"Every voter who is affected is going to be notified," Della Porta promised yesterday in an interview.
Notices of a change will be mailed to all voters in October, within a month of the Nov. 3 election, he said. The judge has been hearing testimony and re- drawing division lines for two years in response to a 1979 lawsuit filed by the Committee of Seventy.
The Committee of Seventy, a private group that monitors local government and elections, said it sued to save taxpayers money and streamline the election process.
More than 100 workers in the City Commission, which oversees elections, have been at work since June 13, including nights and weekends, to rearrange registration binders and set up the new divisions.

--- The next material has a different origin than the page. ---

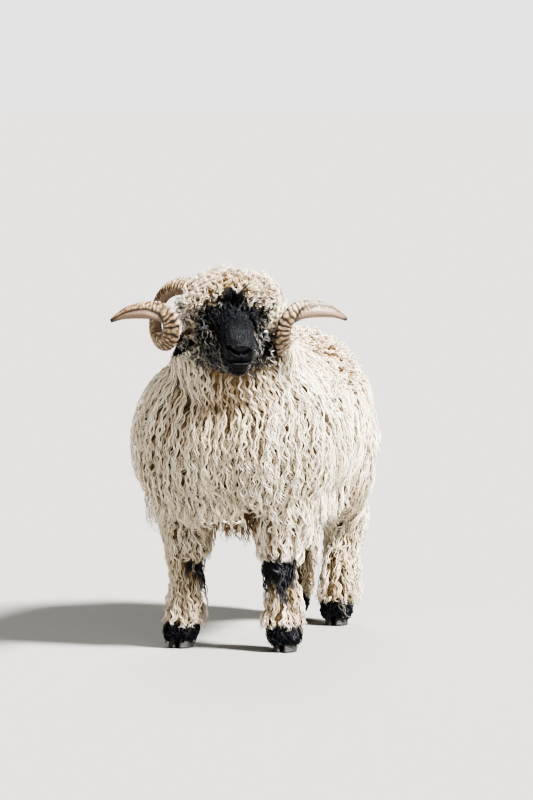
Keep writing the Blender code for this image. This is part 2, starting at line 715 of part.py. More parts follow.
def leg_box(name, foot, sign, top, gap=0.0):
    """The space that belongs to one leg."""
    low_x, high_x = (0.030, 0.400) if sign > 0 else (-0.400, -0.030)
    if name == "hind_right":
        high_x = 0.015
    low = Vector((low_x - gap, foot.y - 0.125 - gap, -0.05))
    high = Vector((high_x + gap, foot.y + 0.150 + gap, top + gap))
    return box_mesh(name, low, high)


def centre_on_floor(ram):
    """Moves every node so that the middle of the ram's box is over the origin."""
    points = [v.co for node in ram.objects for v in node.data.vertices]
    low, high = (Vector(f(p[k] for p in points) for k in range(2)) for f in (min, max))
    shift = -(low + high) / 2
    for node in ram.objects:
        node.data.transform(Matrix.Translation((shift.x, shift.y, 0)))


def build():
    """Makes every node."""
    for old in list(bpy.data.objects):
        bpy.data.objects.remove(old)
    ram = bpy.data.collections.new("valais_blacknose_ram")
    work = bpy.data.collections.new("work")
    bpy.context.scene.collection.children.link(ram)
    bpy.context.scene.collection.children.link(work)
    paint = materials()

    lofts = body_lofts()
    detail = {"torso": (13, 12), "neck": (7, 10), "head": (16, 12), "tail": (8, 6)}
    meshes = [loft.mesh(name, *detail.get(name, (13, 9))) for name, loft in lofts.items()]
    body = add_object("body", meshes[0], work)
    ops = bpy.data.collections.new("operands")
    bpy.context.scene.collection.children.link(ops)
    body.data = boolean(body, "UNION", [*meshes[1:], topknot(), cheek_wool()], ops)
    chin = ellipsoid("chin", on_head(0.214, 0, -0.042), (FORWARD, LEFT, UPWARD), (0.028, 0.026, 0.020))
    body.data = boolean(body, "UNION", [eyelids(1), eyelids(-1), chin], ops)
    tree = BVHTree.FromObject(body, bpy.context.evaluated_depsgraph_get())
    body.data = boolean(body, "UNION", grow_coat(tree, lofts), ops)

    cutters = [closed_mesh("horn_room", horn_rings(s, 4 * GAP, 32, False)) for s in ("left", "right")]
    for sign in (1, -1):
        cutters += [ball("eye_room", eye_centre(sign), EYE_RADIUS + 2 * GAP), lid_opening(sign)]
    cutters += [closed_mesh("ear_room", ear_rings(s, 3 * GAP, False)) for s in (1, -1)]
    cutters += [nostril_cutter(1), nostril_cutter(-1), mouth_cutter()]
    for name, foot in feet().items():
        cutters += [closed_mesh("claw_room", claw_rings(foot, s, 2 * GAP)) for s in (1, -1)]
    body.data = boolean(body, "DIFFERENCE", cutters, ops)

    neck_plane = (Vector((0.0, -0.255, 0.665)), Vector((0.05, -0.60, 0.80)))
    head_plane = (on_head(-0.022, 0, 0), (FORWARD * 0.75 + UPWARD * 0.65).normalized())
    legs = {
        "front_left": ("leg_front_left", 1, FRONT_LEG_TOP),
        "front_right": ("leg_front_right", -1, FRONT_LEG_TOP),
        "hind_left": ("leg_hind_left", 1, HIND_LEG_TOP),
        "hind_right": ("leg_hind_right", -1, HIND_LEG_TOP),
    }
    tail_low, tail_high = Vector((-0.10, TAIL_PLANE_Y, 0.30)), Vector((0.10, 0.70, 0.80))

    def part(name, kept, removed, material):
        piece = add_object(name, body.data.copy(), ram)
        if kept:
            piece.data = boolean(piece, "INTERSECT", kept, ops)
        if removed:
            piece.data = boolean(piece, "DIFFERENCE", removed, ops)
        piece.data = keep_largest(piece.data)
        piece.data.name = name
        piece.data.materials.clear()
        piece.data.materials.append(paint[material])

    leg_rooms = [leg_box(k, feet()[k], s, top, GAP) for k, (_, s, top) in legs.items()]
    tail_room = box_mesh("tail_room", tail_low - Vector((GAP,) * 3), tail_high + Vector((GAP,) * 3))
    part("torso", [], [slab_beyond("n", *neck_plane, gap=GAP), *leg_rooms, tail_room], "fleece")
    part("neck", [slab_beyond("n", *neck_plane)], [slab_beyond("h", *head_plane, gap=GAP)], "fleece")
    behind = slab_beyond("behind", neck_plane[0], -neck_plane[1], gap=GAP)
    part("head", [slab_beyond("h", *head_plane)], [behind], "black_hair")
    for key, (name, sign, top) in legs.items():
        part(name, [leg_box(key, feet()[key], sign, top)], [], "fleece")
    part("tail", [box_mesh("tail_room", tail_low, tail_high)], [], "fleece")

    for side, sign in (("left", 1), ("right", -1)):
        horn = add_object(f"horn_{side}", closed_mesh(f"horn_{side}", horn_rings(side)), ram)
        horn.data.materials.append(paint["horn"])
        eye = add_object(f"eye_{side}", ball(f"eye_{side}", eye_centre(sign), EYE_RADIUS), ram)
        eye.data.materials.append(paint["eye"])
        ear = add_object(f"ear_{side}", closed_mesh(f"ear_{side}", ear_rings(sign)), ram)
        ear.data.materials.append(paint["black_hair"])
    for name, foot in feet().items():
        for which, sign in (("left", 1), ("right", -1)):
            claw = add_object(f"claw_{name}_{which}", closed_mesh("claw", claw_rings(foot, sign)), ram)
            claw.data.materials.append(paint["hoof"])
    bpy.data.objects.remove(body)
    centre_on_floor(ram)


build()
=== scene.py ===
"""The looks of a life-size Valais blacknose ram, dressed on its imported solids.

Lengths are in metres. The ram faces -Y, its left side is +X, and it stands on z = 0. Its
body is laid out in the frame in which it was drawn, and every piece is then moved by one
shift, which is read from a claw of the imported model.
"""

import logging
import math
from dataclasses import dataclass, field
from enum import Enum
from functools import partial
from typing import Callable, ClassVar, NamedTuple

import bmesh
import bpy
import numpy as np
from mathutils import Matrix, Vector
from mathutils.bvhtree import BVHTree
from mathutils.kdtree import KDTree


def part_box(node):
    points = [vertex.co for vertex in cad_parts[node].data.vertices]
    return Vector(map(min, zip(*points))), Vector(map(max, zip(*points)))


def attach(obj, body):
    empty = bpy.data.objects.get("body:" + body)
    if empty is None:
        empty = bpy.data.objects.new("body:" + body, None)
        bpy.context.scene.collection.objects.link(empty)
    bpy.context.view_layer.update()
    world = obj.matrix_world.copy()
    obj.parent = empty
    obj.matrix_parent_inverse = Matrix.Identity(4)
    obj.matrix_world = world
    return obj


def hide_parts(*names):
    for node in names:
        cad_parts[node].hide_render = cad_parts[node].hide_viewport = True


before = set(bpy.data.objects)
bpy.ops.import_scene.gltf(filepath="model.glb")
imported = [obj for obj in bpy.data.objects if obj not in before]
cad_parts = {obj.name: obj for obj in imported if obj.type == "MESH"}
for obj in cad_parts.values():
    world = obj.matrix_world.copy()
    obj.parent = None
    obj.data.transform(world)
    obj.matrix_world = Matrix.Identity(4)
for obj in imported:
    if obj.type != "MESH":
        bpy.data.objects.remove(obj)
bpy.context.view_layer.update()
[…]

City Commission officials said they don't object to the "merits" of the plan. But they said they doubt if the staff can meet Della Porta's Sept. 1 deadline to complete the realignment.
Democratic City Committee has a different reason to appeal: It wants to scuttle the entire plan.
Isadore A. Shrager, the Democrats' lawyer, has appealed to Commonwealth Court to throw out the realignment plan. And he wants Della Porta to order the realignment work halted until the party's appeal is heard.
Shrager said Della Porta "tried to do the best job he could," but based his plan on old registration figures and failed to alert all voters on how the proposed changes might affect them.
Shrager said party officials also believe there will be chaos if polling places and neighborhood election boards are changed just before the mayoral election.
"You'll have so much confusion," Shrager said. "People will go to the wrong polling place. Election boards won't know what they're doing. People are going to want to vote in the mayoral election, and a whole lot of people will be disenfranchised."
Della Porta has scheduled a hearing for Tuesday to hear the appeals from the City Commission and Democratic City Committee to stop work on the realignment. If he turns down their requests, appeals to a higher state court are likely.
The realignment leaves intact all congressional, City Council and state legislative districts. Also untouched, because of state law, are boundaries of the city's 66 wards, even though some wards have only about 6,000 voters while others have nearly 30,000.
The spread among election divisions is even wider - dozens of divisions have fewer than 200 voters and several have more than 1,300 - and there has been no citywide redrawing of the electoral map.
Della Porta, who personally worked to draw new lines, said he aimed to create divisions with 550 to 900 voters. Because of certain barriers like highways, creeks, cemeteries or wooded areas, he said, 58 divisions remain larger or smaller than the ideal.
Wiping out 115 divisions would save the city about $100,000 each year in salaries to election-day officials, polling place rentals and transportation and maintenance of voting machines, according to the Committee of Seventy.
Frederick L. Voigt, the committee's executive secretary, said yesterday the purpose of the suit is "very simple. It's equity. One man, one vote." He charged that Democratic City Committee and other politicians have been stalling on realignment for years.